Vegas Golden Knights: Vegas has 13 goals in the series (thanks Marty!) and Mark Stone has been on the ice for 10 of them. He has six himself. He assisted on two more. I would imagine that 66.7 percent shooting efficiency comes down juuuuust a bit once he plays a real goalie but truly, this is a man who is on one. You have to love it.

Washington Capitals: I truly love when a player does a thing I have never seen before and “kicking a guy’s stick out of his hand right before scoring” is way up there for me. TJ Oshie is iconic to me for this. It’s cooler than all those Olympic shootout goals against Russia. He kicked the guy’s stick. Dangerous, yeah. Cool, hell yeah. Incredible. I love it. Let’s go!

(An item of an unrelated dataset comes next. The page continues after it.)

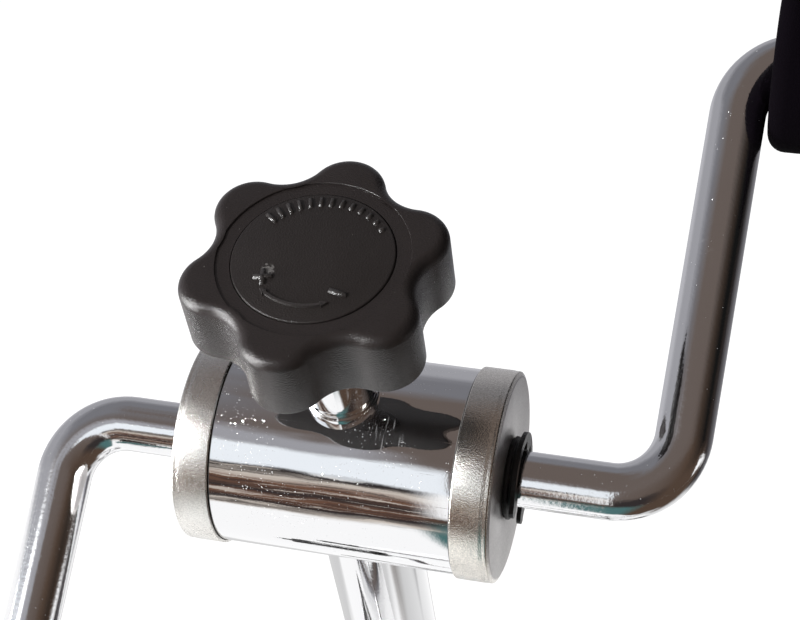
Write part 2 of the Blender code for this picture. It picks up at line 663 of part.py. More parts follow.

Winnipeg Jets: Changing the lines so that your most talented players are playing together works sometimes. That’s just a note to Mike Sullivan. No particular reason.

Gold Star Award

Robin Lehner looking like this season’s Marc-Andre Fleury. He’s .951 through three games and has faced more shots than anyone in these playoffs. Gotta hand it to him.

Minus of the Weekend

If you give up an OT goal to Brooks Orpik, that should be like losing two games.

Play of the Weekend

Let’s just watch this 40 times. As “cool stuff a puck carrier did” goes, it’s not as cool as when Kovalev intentionally ran over Darcy Tucker at 600 miles an hour, but it’s really damn close.

Perfect HFBoards Trade Proposal of the Week

User “A loyal dog” is a good boy.

To MTL:
8th OA pick
Lucic
Puljujarvi

To EDM:
Drouin
Conditional 3rd round pick (if Habs make playoffs in 2019-20, Edmonton gets 3rd round pick 2020, if no playoffs, Edmonton gets 4th round pick 2020

Signoff

Ice cubes are useless, man. Chewing gum’s got to be chewed out.